Former Tanzanian Prime Minister Judge Joseph Warioba said sanctions were tantamount to new war against a weaker State by superpowers urging the US and EU to remove them quickly.

In Malawi, SADC heads of mission accredited and based in Lilongwe addressed said sanctions have deterred progress of Zimbabwe and its people resulting in devastating socio-economic effects.

Speaking on behalf of the attending diplomats from Mozambique, South Africa, Tanzania, Zambia and Zimbabwe, Tanzania's Ambassador to Malawi Benedicto Martin Mashiba said removal of sanctions should usher in a new chapter for Zimbabwe.

"We are confident that lifting sanctions is key to restoring Zimbabwe to its previous glory as the bread basket of the SADC region as well as eliminating any form of socio-economic dissonance that has long hindered the prosperity of the African continent," said Ambassador Mashiba.

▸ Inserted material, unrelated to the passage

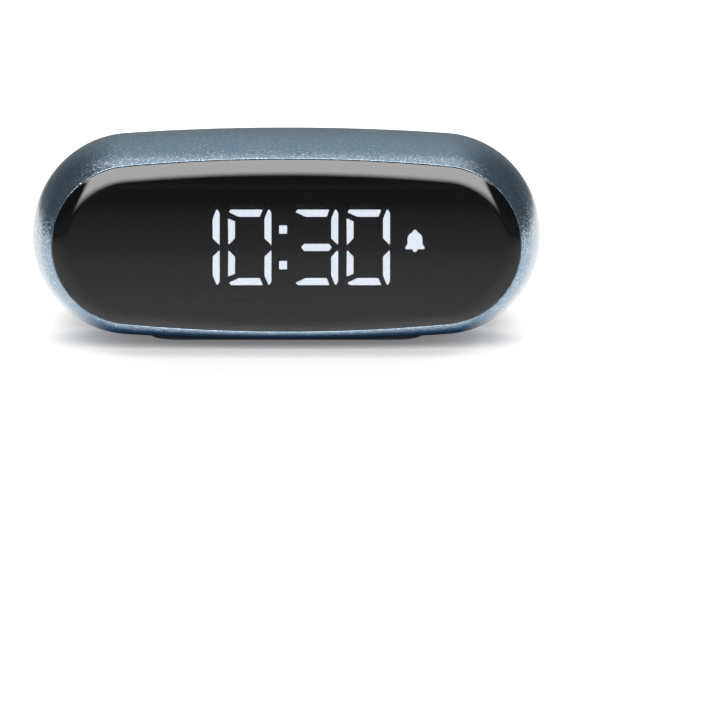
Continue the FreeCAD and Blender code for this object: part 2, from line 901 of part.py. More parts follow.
def bell_prism(depth, length):
    """The alarm symbol: a bell with a knob on top, a flared lip and a clapper."""
    knob = dims.bell_knob_half
    shoulder = dims.bell_shoulder
    hem = (dims.bell_hem_half, dims.bell_lip_top)
    skirt = (dims.bell_side_half, dims.bell_side_start)
    waist = (dims.bell_side_half, dims.bell_side_end)
    across = (dims.display_x + dims.bell_x).number
    tall = dims.bell_tip - dims.bell_clapper
    base = (dims.display_z + dims.bell_z - tall / 2).number

    def run(way, *corners):
        """A straight line between two corners, or an arc through three, on either side."""
        points = [App.Vector(across + right.number * way, depth, base + up.number)
                  for right, up in corners]
        curve = Part.LineSegment(*points) if len(points) == 2 else Part.Arc(*points)
        return curve.toShape()

    edges = [
        run(1, (knob, shoulder), (ZERO, dims.bell_tip), (-knob, shoulder)),
        run(1, (knob, ZERO), (ZERO, -dims.bell_clapper), (-knob, ZERO)),
    ]
    for way in (1, -1):
        edges += [
            run(way, (knob, ZERO), (dims.bell_foot_half, ZERO)),
            run(way, (dims.bell_foot_half, ZERO), (dims.bell_lip_half, dims.bell_lip_top / 2), hem),
            run(way, hem, skirt),
            run(way, skirt, waist),
            run(way, waist, (dims.bell_bulge_half, dims.bell_bulge_top), (knob, shoulder)),
        ]
    wire = Part.Wire(Part.__sortEdges__(edges))
    return Part.Face(wire).extrude(App.Vector(0, length, 0))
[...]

He said as SADC Member States, they remain in solidarity with Zimbabwe and called for the unconditional and immediate removal of sanction.

"We therefore, call upon all concerned parties to make earnest and concerted efforts towards the ratification and resumption of Zimbabwe's resurgence in the global market as we seek for the removal of sanctions that delay their economic development," he said.

In a statement yesterday, the PRC said it supported the call made by the Heads of State and Government of SADC in the communiqué of the 39th SADC Summit held in Tanzania, to lift the sanctions with the aim of supporting socio-economic recovery in the country.

"The PRC of the African Union expressed their solidarity with the Government and peoples of Zimbabwe and committed to support the efforts aiming at enhancing Zimbabwe's development and economic recovery," said the PRC.

In their meeting at the AU headquarters on Wednesday, PRC noted the "adverse effects the sanctions imposed on Zimbabwe have had on the overall economic situation of the country, in addition to the detrimental social impacts that have led collectively to the decline in the living standards of the citizens and aggravated the situation of the most vulnerable groups".